Vertrouwensbeginsel High Trust
Registratienummer |
202003035/1/A2
|
---|---|
Hoger beroep tegen |
18/2384 en 18/2385
|
Datum uitspraak | |
Rechtsgebied |
Alle rechtsterreinen
|
Instantie |
Raad van State
|
Appellant |
Rechtsbijstandverlener
|
Uitspraak |
Ongegrond
|
Essentie
Naar aanleiding van een High Trust steekproefcontrole zijn de vergoedingen van twee toevoegingen ingetrokken omdat sprake is van een (voormalig) bedrijfsmatig rechtsbelang en van een uitzondering niet is gebleken. In hoger beroep spitst de kwestie zich toe op het vertrouwensbeginsel en aangevoerd is dat gelet op eerder verstrekte toevoegingen er een zodanig vertrouwen was gewekt dat het toevoegwaardig was.

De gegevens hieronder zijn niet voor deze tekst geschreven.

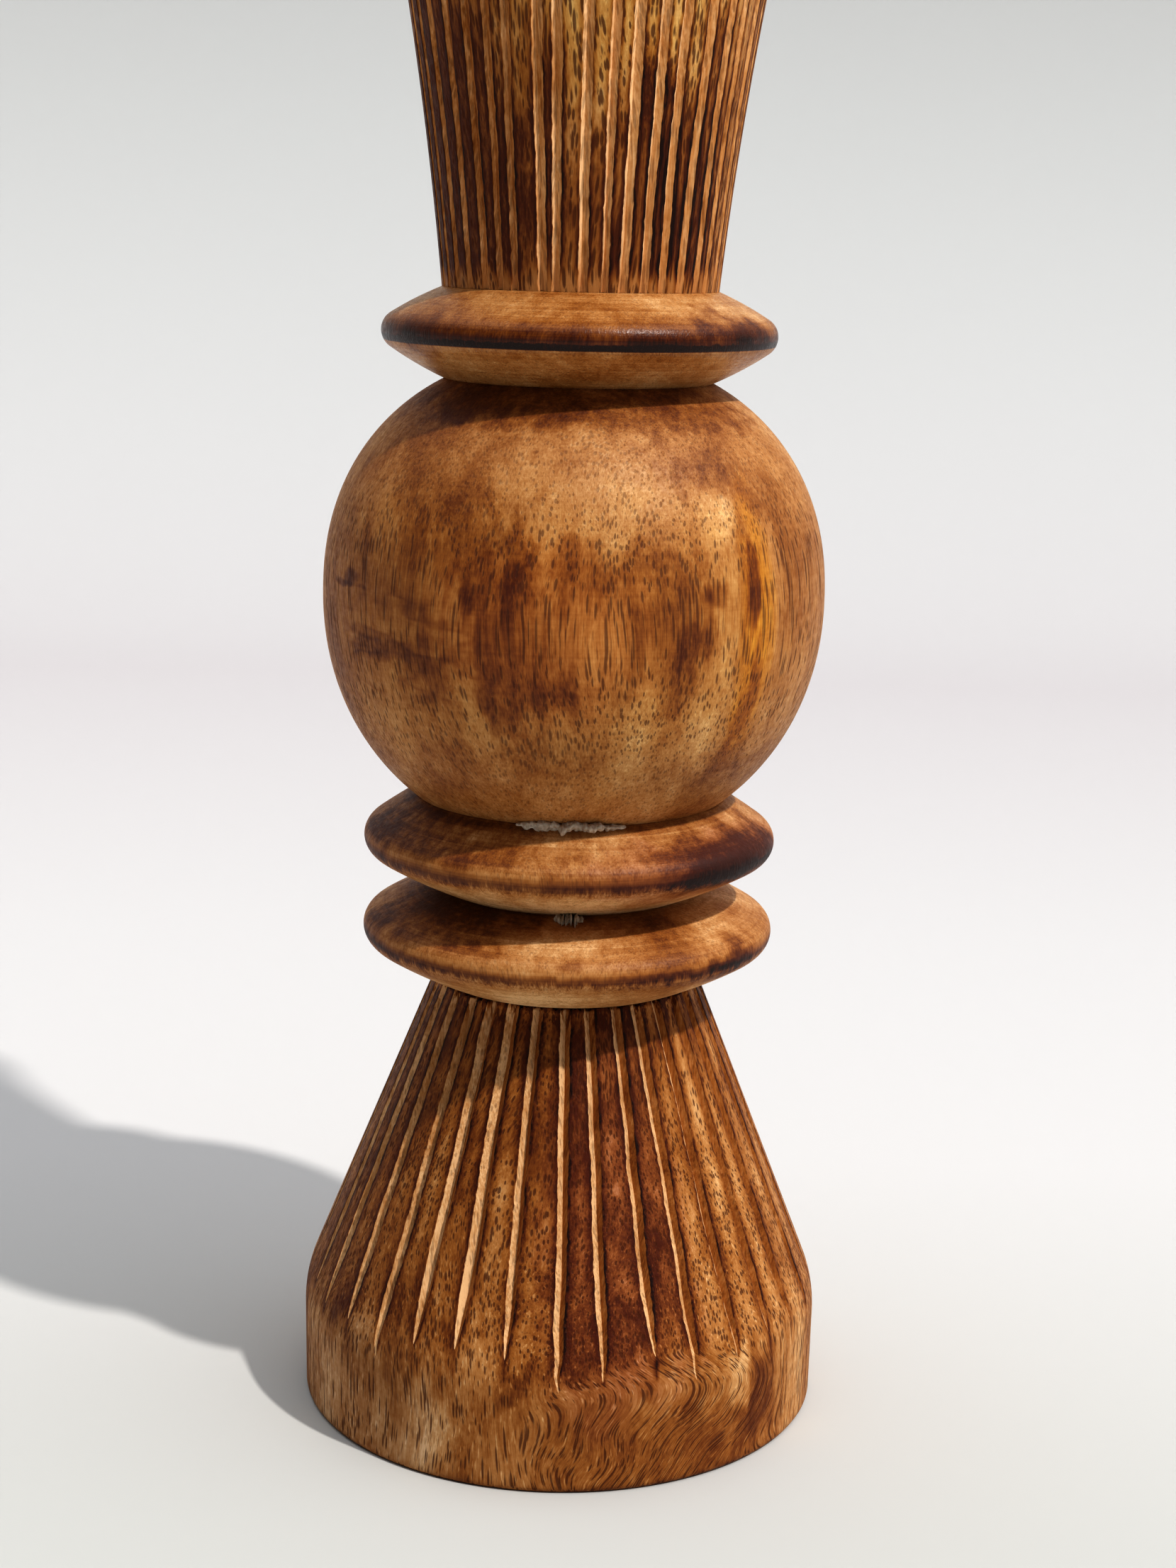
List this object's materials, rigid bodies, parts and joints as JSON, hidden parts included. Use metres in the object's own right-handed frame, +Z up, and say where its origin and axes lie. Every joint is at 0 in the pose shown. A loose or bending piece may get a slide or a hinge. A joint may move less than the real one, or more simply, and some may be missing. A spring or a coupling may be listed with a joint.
{
  "type": "giant chess piece",
  "caption": "Tall free-standing wooden chess queen: fluted conical base, stacked lens-shaped discs, a large ball, a collar and a fluted flared coronet with a small ball on top.",
  "frame": {"origin": "centre of the flat foot, on the surface that the piece stands on", "axes": "+Z up along the turning axis, -Y towards the viewer's side, +X to the viewer's right"},
  "size_m": [0.1003, 0.1004, 0.4],
  "materials": {
    "carved_wood": "satin, scorched lands and raw grooves",
    "disc_wood": "satin, scorched rim",
    "ball_wood": "satin",
    "dowel_wood": "plain, unfinished",
    "felt": "felt",
    "glue": "dried white glue"
  },
  "bodies": {
    "root": {"fluted_base": "carved_wood", "base_felt": "felt", "lower_disc": "disc_wood", "middle_disc": "disc_wood", "ball": "ball_wood", "collar_disc": "disc_wood", "fluted_coronet": "carved_wood", "crown_dome": "ball_wood", "finial_disc": "disc_wood", "finial_ball": "ball_wood", "lower_dowel": "dowel_wood", "upper_dowel": "dowel_wood", "crown_dowel": "dowel_wood", "finial_dowel": "dowel_wood", "ball_joint_glue": "glue", "disc_joint_glue": "glue"}
  },
  "joints": []
}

De Afdeling overweegt dat met de verwijzing naar de eerdere zaken, waar ook bedrijfsmatige aspecten aanwezig waren, niet aannemelijk is gemaakt dat hieruit redelijkerwijs kon en mocht worden afgeleid dat in latere procedures eveneens recht bestond op een toevoeging. Van belang is dat iedere aanvraag op zijn eigen merites wordt beoordeeld en dit ook binnen High Trust van een advocaat wordt verwacht. Verder is van belang dat de toevoegingen waarnaar verwezen wordt uit 2012-2013 dateren en dat gelet op het tijdsverloop niet zondermeer vanuit mocht worden gegaan dat er recht bestond op een toevoeging.